Pregare nel suo nome e portarlo in ogni luogo
«In verità, in verità io vi dico: se chiederete qualche cosa al Padre nel mio nome, egli ve la darà. Finora non avete chiesto nulla nel mio nome. Chiedete e otterrete, perché la vostra gioia sia piena» (Gv 16,23-24). In questa maniera il Signore incoraggiava gli apostoli alla vigilia della sua passione. Fiduciosi nella parola stessa del Signore, possiamo invocare spesso il suo nome. Come diceva santa Teresa: «Guardiamo il glorioso san Paolo che sembra avesse continuamente sulle labbra il nome di Gesù, in quanto lo portava infisso nel cuore»[6].
San Josemaría, a sua volta, ci ha insegnato una bellissima giaculatoria: «Iesu, Iesu, esto mihi semper Iesus!»: “Gesù, Gesù, sii per me sempre Gesù”. Se la ripetiamo frequentemente, beneficeremo dei suoi effetti, soprattutto quando ci sentiamo tristi, preoccupati o stanchi. «Io lo chiamo semplicemente Gesù, senza timore», diceva. «Qui, vicino al Tabernacolo, non mi vergogno di invocarlo con il suo nome. Figlio mio, digli pure tu che lo ami, che lo amerai sempre.
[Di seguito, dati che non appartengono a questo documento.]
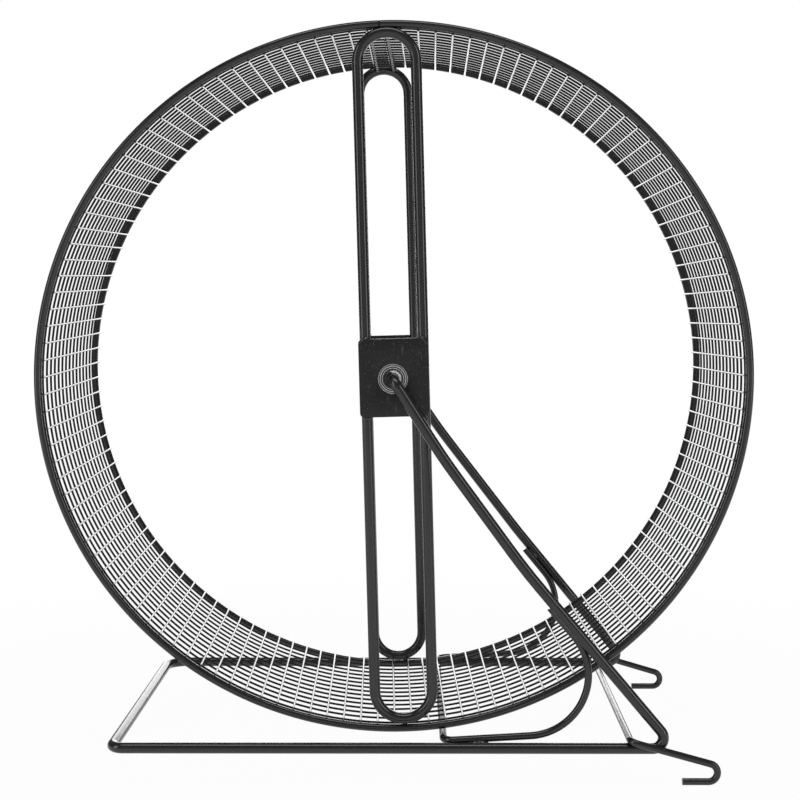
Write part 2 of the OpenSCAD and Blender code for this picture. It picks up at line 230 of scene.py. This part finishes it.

Ogni volta di più!»[7]. La nostra missione – missione di semplici cristiani – è diffondere la fragranza di questo nome a coloro che ci sono intorno.
«Questo nome dev’essere reso pubblico affinché brilli, non deve restare nascosto. Non può essere predicato con un cuore macchiato o con una bocca impura, ma dev’essere posto e mostrato in una coppa splendida»[8], continuava san Bernardino. Il sacerdozio regale – sigillo divino del Battesimo e della Confermazione – «ci rende capaci di portare il nome di Cristo in tutti gli ambienti nei quali gli uomini lavorano e vivono. Ma non dimenticate che l’apostolato, affinchè sia veramente efficace, deve avere fondamento in una unione profonda, abituale, quotidiana, con Gesù Cristo Nostro Signore»[9].
Con quale accento e con quanta tenerezza sarà risuonato il nome di Gesù sulle labbra di sua Madre e di san Giuseppe! Supplichiamoli con fiducia che ci ricordino il suo nome benedetto per averlo sempre nel nostro cuore.